**Data provided**
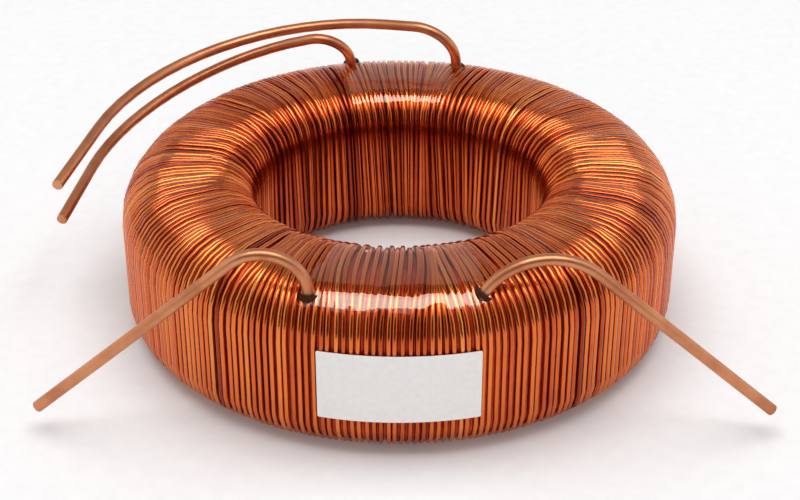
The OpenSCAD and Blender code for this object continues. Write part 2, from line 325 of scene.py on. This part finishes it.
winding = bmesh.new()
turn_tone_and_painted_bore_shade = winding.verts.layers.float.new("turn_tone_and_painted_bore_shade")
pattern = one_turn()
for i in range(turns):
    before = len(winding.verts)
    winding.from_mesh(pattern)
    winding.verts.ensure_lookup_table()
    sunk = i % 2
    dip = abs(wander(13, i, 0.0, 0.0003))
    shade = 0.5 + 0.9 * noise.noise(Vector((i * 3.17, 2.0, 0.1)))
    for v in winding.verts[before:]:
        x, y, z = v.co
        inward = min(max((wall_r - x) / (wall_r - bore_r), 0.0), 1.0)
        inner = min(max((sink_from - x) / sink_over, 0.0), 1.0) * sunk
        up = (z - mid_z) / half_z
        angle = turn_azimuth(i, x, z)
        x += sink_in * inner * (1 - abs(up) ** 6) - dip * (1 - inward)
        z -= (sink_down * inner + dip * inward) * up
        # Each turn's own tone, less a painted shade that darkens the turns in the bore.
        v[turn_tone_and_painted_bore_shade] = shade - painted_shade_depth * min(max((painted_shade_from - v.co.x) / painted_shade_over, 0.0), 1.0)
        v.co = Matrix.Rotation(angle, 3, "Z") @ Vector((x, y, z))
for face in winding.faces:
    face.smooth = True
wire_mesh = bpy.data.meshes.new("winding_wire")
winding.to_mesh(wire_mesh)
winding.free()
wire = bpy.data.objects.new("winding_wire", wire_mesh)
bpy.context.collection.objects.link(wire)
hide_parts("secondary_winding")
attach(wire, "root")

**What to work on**
Print back all the lines verbatim.

**Response below**
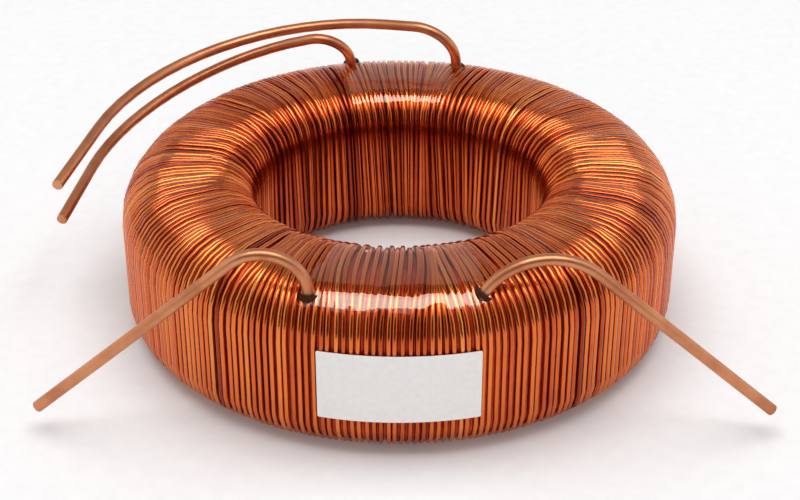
The OpenSCAD and Blender code for this object continues. Write part 2, from line 325 of scene.py on. This part finishes it.
winding = bmesh.new()
turn_tone_and_painted_bore_shade = winding.verts.layers.float.new("turn_tone_and_painted_bore_shade")
pattern = one_turn()
for i in range(turns):
    before = len(winding.verts)
    winding.from_mesh(pattern)
    winding.verts.ensure_lookup_table()
    sunk = i % 2
    dip = abs(wander(13, i, 0.0, 0.0003))
    shade = 0.5 + 0.9 * noise.noise(Vector((i * 3.17, 2.0, 0.1)))
    for v in winding.verts[before:]:
        x, y, z = v.co
        inward = min(max((wall_r - x) / (wall_r - bore_r), 0.0), 1.0)
        inner = min(max((sink_from - x) / sink_over, 0.0), 1.0) * sunk
        up = (z - mid_z) / half_z
        angle = turn_azimuth(i, x, z)
        x += sink_in * inner * (1 - abs(up) ** 6) - dip * (1 - inward)
        z -= (sink_down * inner + dip * inward) * up
        # Each turn's own tone, less a painted shade that darkens the turns in the bore.
        v[turn_tone_and_painted_bore_shade] = shade - painted_shade_depth * min(max((painted_shade_from - v.co.x) / painted_shade_over, 0.0), 1.0)
        v.co = Matrix.Rotation(angle, 3, "Z") @ Vector((x, y, z))
for face in winding.faces:
    face.smooth = True
wire_mesh = bpy.data.meshes.new("winding_wire")
winding.to_mesh(wire_mesh)
winding.free()
wire = bpy.data.objects.new("winding_wire", wire_mesh)
bpy.context.collection.objects.link(wire)
hide_parts("secondary_winding")
attach(wire, "root")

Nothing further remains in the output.